The strongest committee decisions usually come from scenario-based scoring rather than generic demos. Ask each vendor to price and demonstrate the same operating scenarios: multi-entity project billing, consultant utilization forecasting, subcontractor cost capture, acquisition onboarding, and executive margin reporting. This exposes where pricing is supported by real platform capability and where it depends on future customization.

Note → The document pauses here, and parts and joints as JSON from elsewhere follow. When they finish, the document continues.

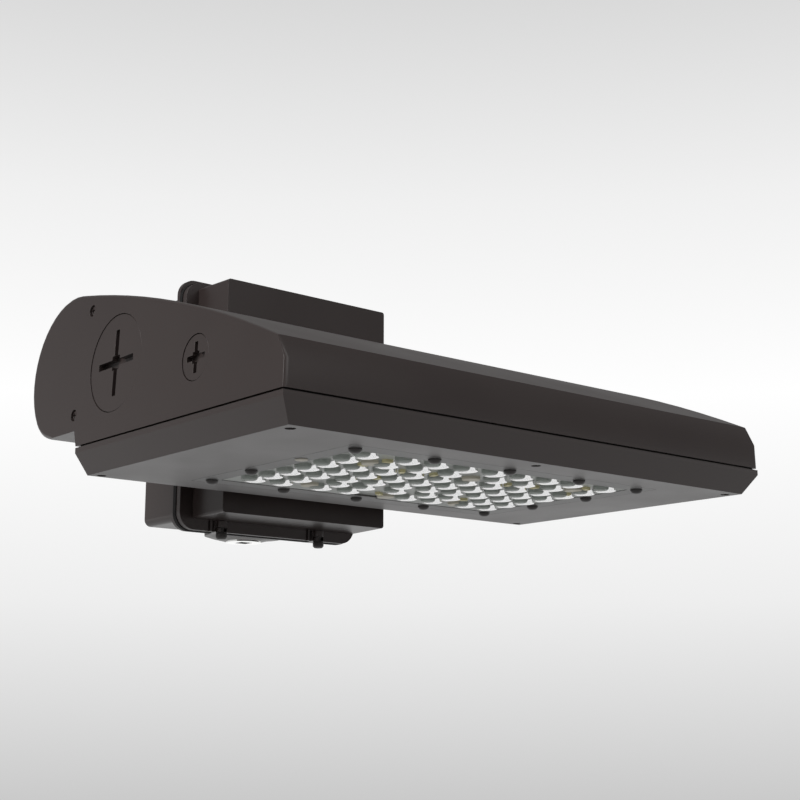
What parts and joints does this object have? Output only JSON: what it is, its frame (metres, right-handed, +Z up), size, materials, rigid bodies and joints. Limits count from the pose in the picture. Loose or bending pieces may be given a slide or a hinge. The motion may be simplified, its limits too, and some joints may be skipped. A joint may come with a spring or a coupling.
{
  "type": "led wall pack light",
  "caption": "Outdoor wall light: wide flat LED head with domed optics in its underside, on a stand-off box that hinges down from a cast wall box.",
  "frame": {"origin": "centre of the back box's rear face, on the wall", "axes": "+Y into the wall, +X along the head's width, +Z up; the head reaches out along -Y"},
  "size_m": [0.39, 0.3374, 0.1896],
  "materials": {
    "bronze_coat": "satin dark bronze powder coat",
    "door_coat": "satin dark bronze powder coat",
    "grey_bezel": "satin grey coat",
    "plug_zinc": "plain cast",
    "green_screw": "gloss",
    "zinc_steel": "zinc plated",
    "dark_screw": "black oxide",
    "galvanised_sheet": "galvanised",
    "bare_aluminium": "extruded",
    "black_rubber": "matt",
    "ivory_plastic": "matt",
    "white_board": "solder mask",
    "led_yellow": "phosphor",
    "tan_parts": "ceramic and moulded parts",
    "clear_optic": "clear moulded acrylic",
    "driver_case": "painted case, potted inside",
    "blue_plastic": "matt"
  },
  "bodies": {
    "wall_unit": {"back_box": "bronze_coat", "entry_plug": "plug_zinc", "ground_screw": "green_screw", "hinge_plate": "bronze_coat", "box_screws": "zinc_steel", "hinge_pin": "zinc_steel"},
    "fixture": {"plate_gasket": "black_rubber", "front_plate": "bronze_coat", "plate_screws": "zinc_steel", "lock_screws": "dark_screw", "mount_box": "bronze_coat", "supply_block": "ivory_plastic", "block_screws": "zinc_steel", "neck_gasket": "black_rubber", "wire_grommet": "black_rubber", "cradle_bracket": "galvanised_sheet", "head_bolts": "zinc_steel", "head_nuts": "zinc_steel", "upper_housing": "bronze_coat", "side_screws": "dark_screw", "big_plugs": "bronze_coat", "big_plug_rings": "black_rubber", "small_plugs": "bronze_coat", "small_plug_rings": "black_rubber", "door_frame": "door_coat", "door_gasket": "black_rubber", "door_screws": "dark_screw", "heat_plate": "bare_aluminium", "heat_plate_screws": "zinc_steel", "led_board": "white_board", "led_chips": "led_yellow", "board_parts": "tan_parts", "lens_gasket": "black_rubber", "lens_panel": "clear_optic", "lens_bezel": "grey_bezel", "lens_screws": "dark_screw", "gear_tray": "galvanised_sheet", "tray_screws": "zinc_steel", "led_driver": "driver_case", "driver_screws": "zinc_steel", "surge_protector": "blue_plastic"}
  },
  "joints": [
    {"name": "top_hinge", "type": "hinge", "parent": "wall_unit", "child": "fixture", "pos_m": [0, -0.04975, 0.0907], "axis": [-1, 0, 0], "range_deg": [0, 90]}
  ]
}
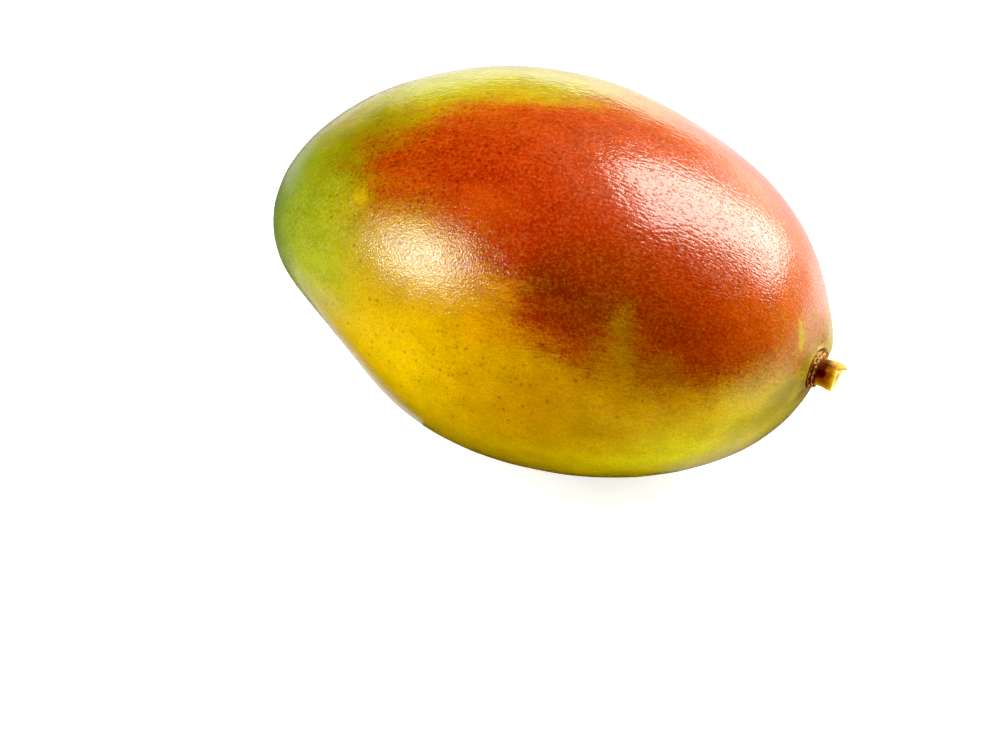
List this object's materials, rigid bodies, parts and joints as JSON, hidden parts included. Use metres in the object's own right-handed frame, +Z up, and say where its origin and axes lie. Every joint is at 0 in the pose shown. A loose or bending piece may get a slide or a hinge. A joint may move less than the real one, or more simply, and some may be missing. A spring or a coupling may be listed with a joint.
{
  "type": "mango",
  "caption": "Whole ripe mango, a smooth egg-shaped fruit with a low beak hollow, lying on its broad side, with the short cut stub of its stalk.",
  "frame": {"origin": "on the surface that the fruit rests on, under the middle of its bounding box", "axes": "+X along the fruit from the apex to the stalk, -Y the side with the hollow under the beak, +Z up through the thickness"},
  "size_m": [0.1368, 0.0922, 0.0794],
  "materials": {
    "skin": "smooth waxy skin, red-orange over golden yellow and green, soft gloss",
    "stalk": "dry tan-yellow stub with a dark corky collar and a pale cut end"
  },
  "bodies": {
    "root": {"fruit": "skin", "stalk": "stalk"}
  },
  "joints": []
}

A defensible selection is not the cheapest quote or the broadest feature set. It is the platform whose pricing model, architecture, and operating assumptions best align with the firm's delivery model, governance maturity, and modernization roadmap.
Final assessment
Professional services ERP pricing comparison should be treated as an enterprise modernization decision with direct impact on margin visibility, billing velocity, utilization control, and executive reporting. Buyer evaluation committees that compare only subscription fees will miss the real economics of implementation complexity, interoperability, customization debt, and operating model fit.
The most effective approach is to evaluate pricing through strategic technology evaluation: architecture, cloud operating model, deployment governance, scalability, resilience, and lifecycle cost. That framework gives committees a clearer view of which ERP platform can support connected enterprise systems without creating hidden operational drag.